Instruction: Reproduce exactly the lines from the one containing "on the left." down to the one containing "obj.matrix_parent_inverse = Matrix.Identity(4)", including both of those lines, and nothing else.

-- START --

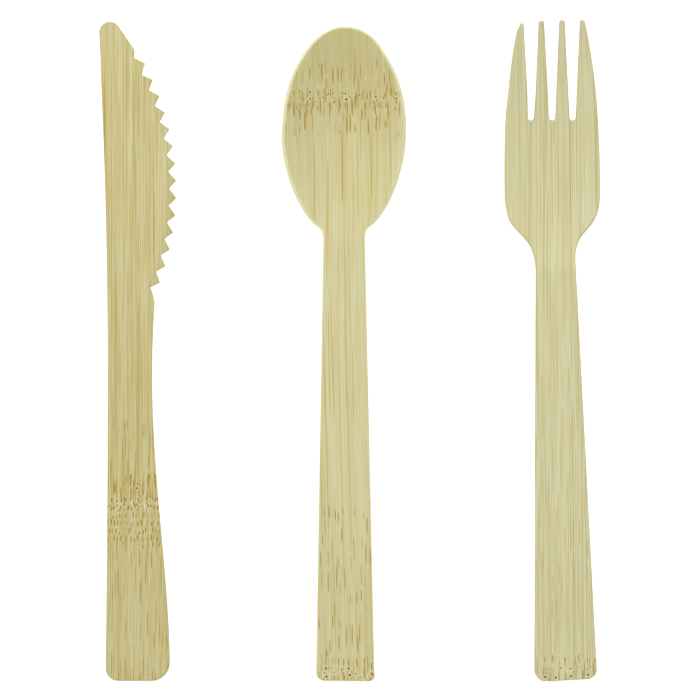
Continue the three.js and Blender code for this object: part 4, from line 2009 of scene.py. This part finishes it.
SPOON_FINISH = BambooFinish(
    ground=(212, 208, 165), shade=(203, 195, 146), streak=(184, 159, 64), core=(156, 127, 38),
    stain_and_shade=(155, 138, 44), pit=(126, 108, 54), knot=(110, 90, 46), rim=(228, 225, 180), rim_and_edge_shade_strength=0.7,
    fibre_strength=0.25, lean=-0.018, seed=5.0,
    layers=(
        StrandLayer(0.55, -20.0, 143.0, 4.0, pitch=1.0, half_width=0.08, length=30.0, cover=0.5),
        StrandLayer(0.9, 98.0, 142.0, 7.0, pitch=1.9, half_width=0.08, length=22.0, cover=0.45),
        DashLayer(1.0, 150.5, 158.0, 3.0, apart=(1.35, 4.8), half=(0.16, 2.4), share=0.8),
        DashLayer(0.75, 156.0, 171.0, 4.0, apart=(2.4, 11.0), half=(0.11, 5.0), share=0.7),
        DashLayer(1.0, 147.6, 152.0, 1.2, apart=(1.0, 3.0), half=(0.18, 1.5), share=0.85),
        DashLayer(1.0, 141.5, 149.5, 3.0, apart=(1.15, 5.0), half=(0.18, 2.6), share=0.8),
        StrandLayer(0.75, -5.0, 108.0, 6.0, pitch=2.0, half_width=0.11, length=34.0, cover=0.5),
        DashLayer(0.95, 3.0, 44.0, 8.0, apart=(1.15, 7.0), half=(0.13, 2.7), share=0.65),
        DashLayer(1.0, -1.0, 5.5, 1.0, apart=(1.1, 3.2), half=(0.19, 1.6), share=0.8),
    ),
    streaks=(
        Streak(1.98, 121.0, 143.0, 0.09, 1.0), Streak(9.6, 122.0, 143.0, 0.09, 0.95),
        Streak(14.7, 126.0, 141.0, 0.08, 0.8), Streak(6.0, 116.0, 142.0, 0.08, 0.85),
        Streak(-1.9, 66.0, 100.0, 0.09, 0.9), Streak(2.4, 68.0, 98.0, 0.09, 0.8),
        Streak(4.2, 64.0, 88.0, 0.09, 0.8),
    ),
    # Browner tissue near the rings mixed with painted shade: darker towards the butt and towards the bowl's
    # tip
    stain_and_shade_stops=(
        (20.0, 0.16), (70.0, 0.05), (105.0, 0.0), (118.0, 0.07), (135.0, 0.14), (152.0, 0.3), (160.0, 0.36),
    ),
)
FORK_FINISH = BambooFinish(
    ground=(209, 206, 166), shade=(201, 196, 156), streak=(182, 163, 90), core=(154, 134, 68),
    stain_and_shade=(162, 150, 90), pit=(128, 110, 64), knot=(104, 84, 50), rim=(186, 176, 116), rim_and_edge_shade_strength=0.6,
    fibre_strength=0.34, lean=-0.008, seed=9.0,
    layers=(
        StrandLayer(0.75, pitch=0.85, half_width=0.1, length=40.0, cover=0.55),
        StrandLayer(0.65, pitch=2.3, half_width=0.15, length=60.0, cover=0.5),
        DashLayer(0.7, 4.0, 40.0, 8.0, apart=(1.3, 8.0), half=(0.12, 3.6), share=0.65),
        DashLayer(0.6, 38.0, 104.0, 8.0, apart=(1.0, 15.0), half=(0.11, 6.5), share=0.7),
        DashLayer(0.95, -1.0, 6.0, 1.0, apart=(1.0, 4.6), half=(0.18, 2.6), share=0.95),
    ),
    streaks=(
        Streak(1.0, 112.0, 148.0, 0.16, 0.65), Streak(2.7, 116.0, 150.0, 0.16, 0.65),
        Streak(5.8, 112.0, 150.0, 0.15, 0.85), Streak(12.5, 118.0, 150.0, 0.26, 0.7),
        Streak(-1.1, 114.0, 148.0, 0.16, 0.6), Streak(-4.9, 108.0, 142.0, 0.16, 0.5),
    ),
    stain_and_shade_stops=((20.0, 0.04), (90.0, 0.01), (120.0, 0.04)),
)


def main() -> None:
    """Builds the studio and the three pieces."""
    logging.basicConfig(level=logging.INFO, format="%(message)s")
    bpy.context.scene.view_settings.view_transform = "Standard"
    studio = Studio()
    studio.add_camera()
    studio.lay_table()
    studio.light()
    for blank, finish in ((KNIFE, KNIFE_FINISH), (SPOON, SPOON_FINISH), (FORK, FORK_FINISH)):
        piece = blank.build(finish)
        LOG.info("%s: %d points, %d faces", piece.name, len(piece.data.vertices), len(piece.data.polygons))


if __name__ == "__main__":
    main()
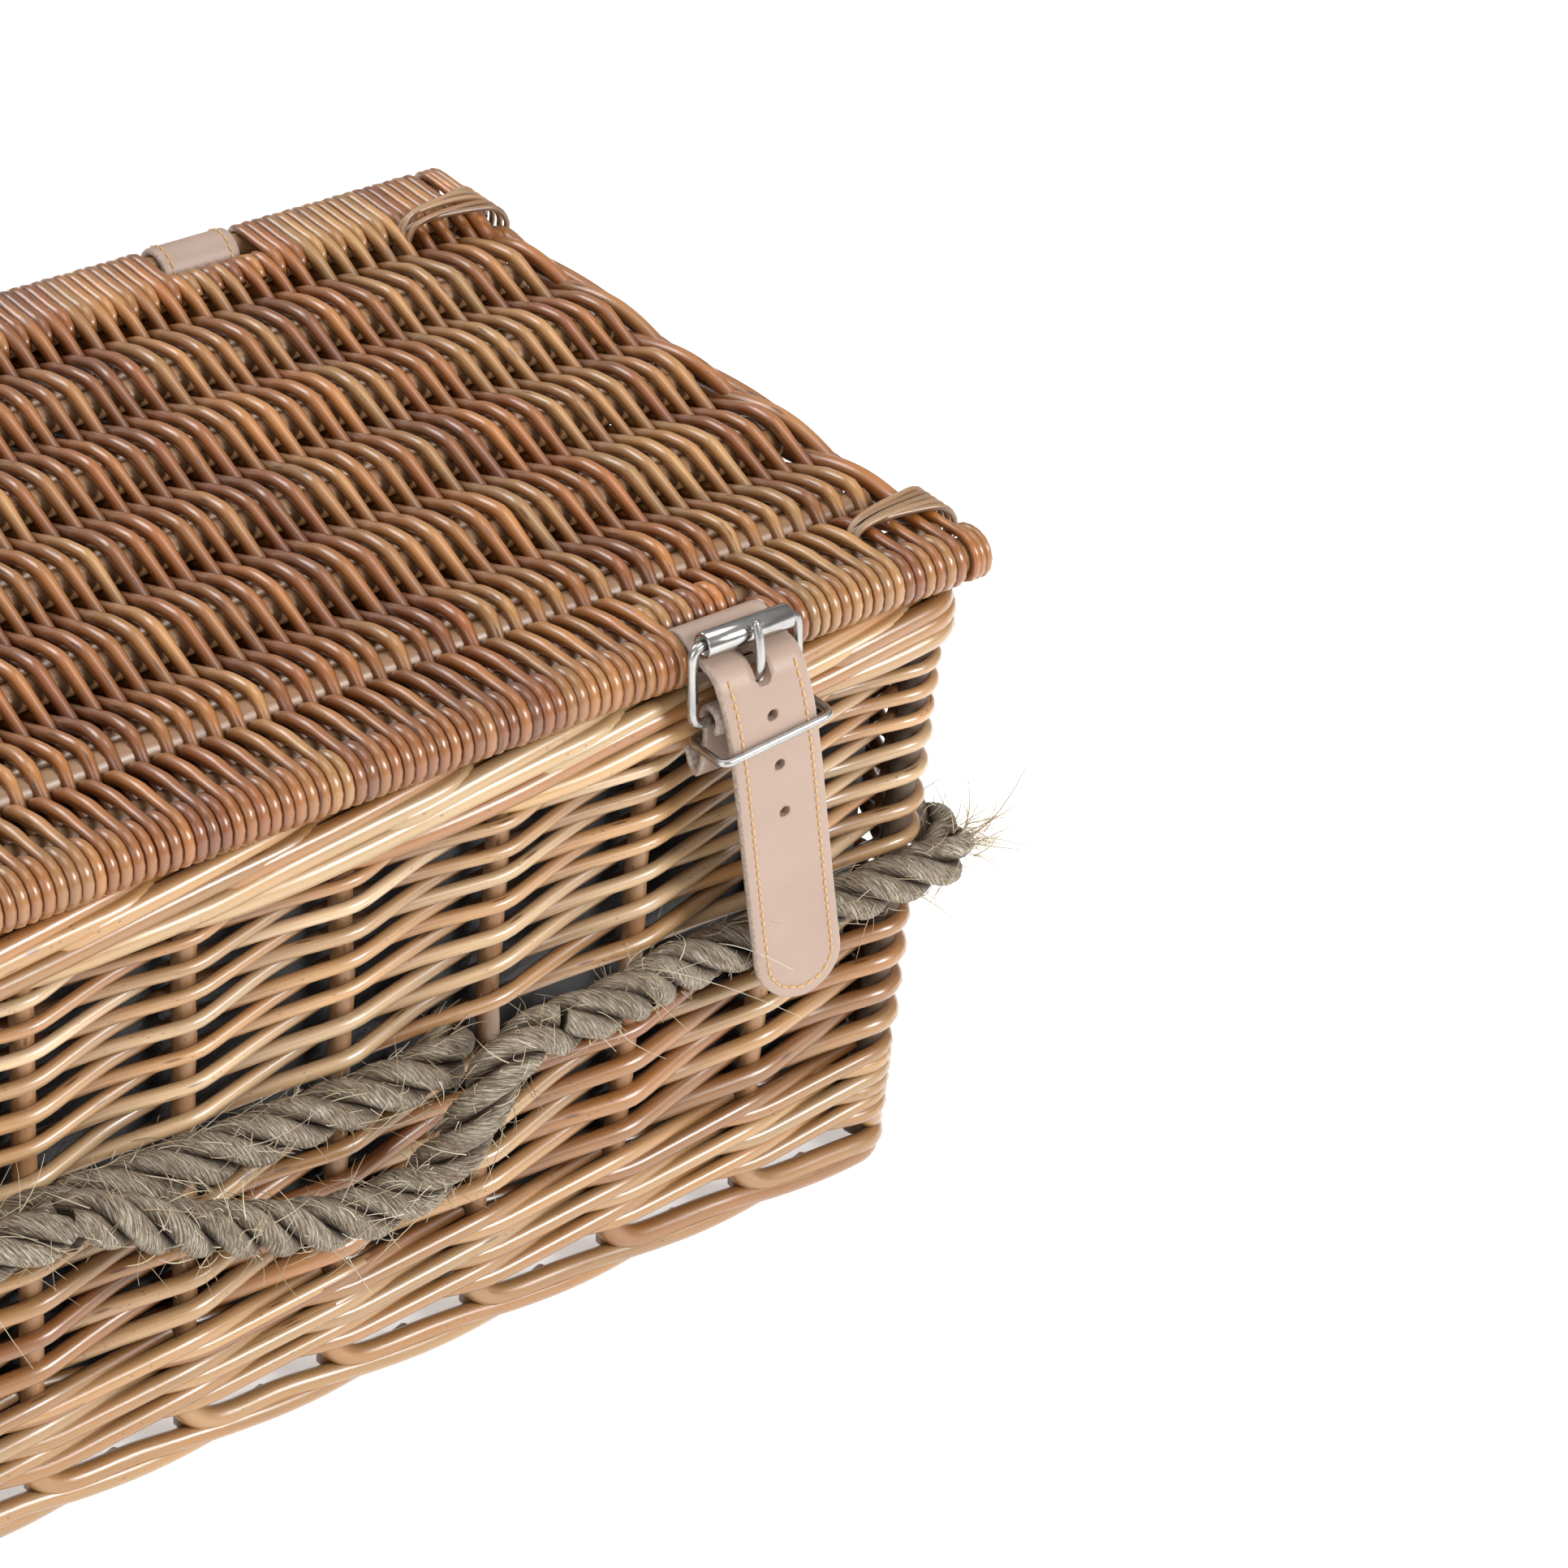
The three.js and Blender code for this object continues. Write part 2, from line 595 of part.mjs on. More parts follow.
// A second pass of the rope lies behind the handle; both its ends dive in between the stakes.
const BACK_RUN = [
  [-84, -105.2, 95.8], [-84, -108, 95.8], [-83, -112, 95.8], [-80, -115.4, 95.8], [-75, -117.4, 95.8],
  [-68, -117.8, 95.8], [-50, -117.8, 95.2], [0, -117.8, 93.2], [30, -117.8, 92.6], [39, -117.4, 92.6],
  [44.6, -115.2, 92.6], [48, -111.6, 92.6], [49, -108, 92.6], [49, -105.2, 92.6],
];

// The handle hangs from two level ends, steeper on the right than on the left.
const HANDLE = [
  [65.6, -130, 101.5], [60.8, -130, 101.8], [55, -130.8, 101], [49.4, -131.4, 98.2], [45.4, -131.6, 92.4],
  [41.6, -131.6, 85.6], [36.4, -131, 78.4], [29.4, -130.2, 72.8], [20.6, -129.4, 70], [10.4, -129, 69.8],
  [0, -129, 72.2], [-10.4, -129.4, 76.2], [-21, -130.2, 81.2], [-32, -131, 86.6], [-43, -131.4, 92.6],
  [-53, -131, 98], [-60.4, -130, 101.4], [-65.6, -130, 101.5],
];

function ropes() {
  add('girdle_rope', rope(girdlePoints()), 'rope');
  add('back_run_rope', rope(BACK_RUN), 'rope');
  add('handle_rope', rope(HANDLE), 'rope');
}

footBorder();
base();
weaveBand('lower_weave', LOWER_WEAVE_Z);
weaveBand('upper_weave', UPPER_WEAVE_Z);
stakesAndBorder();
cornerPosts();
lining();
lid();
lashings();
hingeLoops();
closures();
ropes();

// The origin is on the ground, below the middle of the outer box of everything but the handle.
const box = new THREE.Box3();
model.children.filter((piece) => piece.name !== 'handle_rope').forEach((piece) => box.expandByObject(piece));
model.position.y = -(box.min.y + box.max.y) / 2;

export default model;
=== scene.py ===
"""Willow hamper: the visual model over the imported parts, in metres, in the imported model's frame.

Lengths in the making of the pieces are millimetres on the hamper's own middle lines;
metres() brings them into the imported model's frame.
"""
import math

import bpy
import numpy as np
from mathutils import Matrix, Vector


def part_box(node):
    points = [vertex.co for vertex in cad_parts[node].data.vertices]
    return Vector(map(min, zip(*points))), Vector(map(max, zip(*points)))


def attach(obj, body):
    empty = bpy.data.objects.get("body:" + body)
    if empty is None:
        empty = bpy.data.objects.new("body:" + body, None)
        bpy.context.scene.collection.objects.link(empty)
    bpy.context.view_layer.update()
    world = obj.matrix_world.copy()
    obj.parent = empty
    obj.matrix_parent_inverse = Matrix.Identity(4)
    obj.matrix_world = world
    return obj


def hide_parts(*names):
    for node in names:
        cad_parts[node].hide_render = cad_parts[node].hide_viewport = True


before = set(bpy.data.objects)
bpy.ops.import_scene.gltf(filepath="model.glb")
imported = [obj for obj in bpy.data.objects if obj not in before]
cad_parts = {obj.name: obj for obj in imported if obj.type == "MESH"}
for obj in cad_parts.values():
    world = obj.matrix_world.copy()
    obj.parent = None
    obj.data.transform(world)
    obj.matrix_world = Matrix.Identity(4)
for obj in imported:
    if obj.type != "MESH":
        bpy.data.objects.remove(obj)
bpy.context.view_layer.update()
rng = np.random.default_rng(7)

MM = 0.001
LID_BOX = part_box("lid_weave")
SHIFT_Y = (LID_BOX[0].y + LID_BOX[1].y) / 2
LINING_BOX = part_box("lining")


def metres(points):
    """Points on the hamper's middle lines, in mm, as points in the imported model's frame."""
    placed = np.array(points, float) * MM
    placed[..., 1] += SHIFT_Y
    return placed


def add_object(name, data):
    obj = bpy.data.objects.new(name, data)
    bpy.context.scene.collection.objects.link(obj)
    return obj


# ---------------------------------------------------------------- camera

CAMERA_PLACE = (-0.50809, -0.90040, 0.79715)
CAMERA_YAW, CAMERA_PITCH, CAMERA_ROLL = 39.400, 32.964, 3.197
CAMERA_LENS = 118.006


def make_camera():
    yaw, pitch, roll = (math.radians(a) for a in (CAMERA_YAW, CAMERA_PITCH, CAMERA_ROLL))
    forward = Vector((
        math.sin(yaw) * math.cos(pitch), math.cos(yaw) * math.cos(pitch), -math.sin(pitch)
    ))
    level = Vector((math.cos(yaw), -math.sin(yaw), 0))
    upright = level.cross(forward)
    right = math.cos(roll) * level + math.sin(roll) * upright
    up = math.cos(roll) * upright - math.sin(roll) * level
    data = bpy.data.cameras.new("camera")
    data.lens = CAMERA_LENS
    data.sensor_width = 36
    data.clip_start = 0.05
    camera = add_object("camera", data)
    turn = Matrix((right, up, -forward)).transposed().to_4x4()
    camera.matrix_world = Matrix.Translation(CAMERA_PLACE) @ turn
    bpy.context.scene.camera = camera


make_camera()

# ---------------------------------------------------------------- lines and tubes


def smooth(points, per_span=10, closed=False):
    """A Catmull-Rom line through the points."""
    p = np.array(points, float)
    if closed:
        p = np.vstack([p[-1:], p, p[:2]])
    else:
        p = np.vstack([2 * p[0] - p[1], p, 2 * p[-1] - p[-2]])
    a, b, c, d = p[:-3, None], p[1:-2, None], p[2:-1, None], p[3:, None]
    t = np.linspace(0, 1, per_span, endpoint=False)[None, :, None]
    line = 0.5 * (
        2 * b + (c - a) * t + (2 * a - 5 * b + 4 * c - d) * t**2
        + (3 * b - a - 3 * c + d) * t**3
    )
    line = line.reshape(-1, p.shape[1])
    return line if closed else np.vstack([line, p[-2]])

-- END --

Task response:
// The handle hangs from two level ends, steeper on the right than on the left.
const HANDLE = [
  [65.6, -130, 101.5], [60.8, -130, 101.8], [55, -130.8, 101], [49.4, -131.4, 98.2], [45.4, -131.6, 92.4],
  [41.6, -131.6, 85.6], [36.4, -131, 78.4], [29.4, -130.2, 72.8], [20.6, -129.4, 70], [10.4, -129, 69.8],
  [0, -129, 72.2], [-10.4, -129.4, 76.2], [-21, -130.2, 81.2], [-32, -131, 86.6], [-43, -131.4, 92.6],
  [-53, -131, 98], [-60.4, -130, 101.4], [-65.6, -130, 101.5],
];

function ropes() {
  add('girdle_rope', rope(girdlePoints()), 'rope');
  add('back_run_rope', rope(BACK_RUN), 'rope');
  add('handle_rope', rope(HANDLE), 'rope');
}

footBorder();
base();
weaveBand('lower_weave', LOWER_WEAVE_Z);
weaveBand('upper_weave', UPPER_WEAVE_Z);
stakesAndBorder();
cornerPosts();
lining();
lid();
lashings();
hingeLoops();
closures();
ropes();

// The origin is on the ground, below the middle of the outer box of everything but the handle.
const box = new THREE.Box3();
model.children.filter((piece) => piece.name !== 'handle_rope').forEach((piece) => box.expandByObject(piece));
model.position.y = -(box.min.y + box.max.y) / 2;

export default model;
=== scene.py ===
"""Willow hamper: the visual model over the imported parts, in metres, in the imported model's frame.

Lengths in the making of the pieces are millimetres on the hamper's own middle lines;
metres() brings them into the imported model's frame.
"""
import math

import bpy
import numpy as np
from mathutils import Matrix, Vector


def part_box(node):
    points = [vertex.co for vertex in cad_parts[node].data.vertices]
    return Vector(map(min, zip(*points))), Vector(map(max, zip(*points)))


def attach(obj, body):
    empty = bpy.data.objects.get("body:" + body)
    if empty is None:
        empty = bpy.data.objects.new("body:" + body, None)
        bpy.context.scene.collection.objects.link(empty)
    bpy.context.view_layer.update()
    world = obj.matrix_world.copy()
    obj.parent = empty
    obj.matrix_parent_inverse = Matrix.Identity(4)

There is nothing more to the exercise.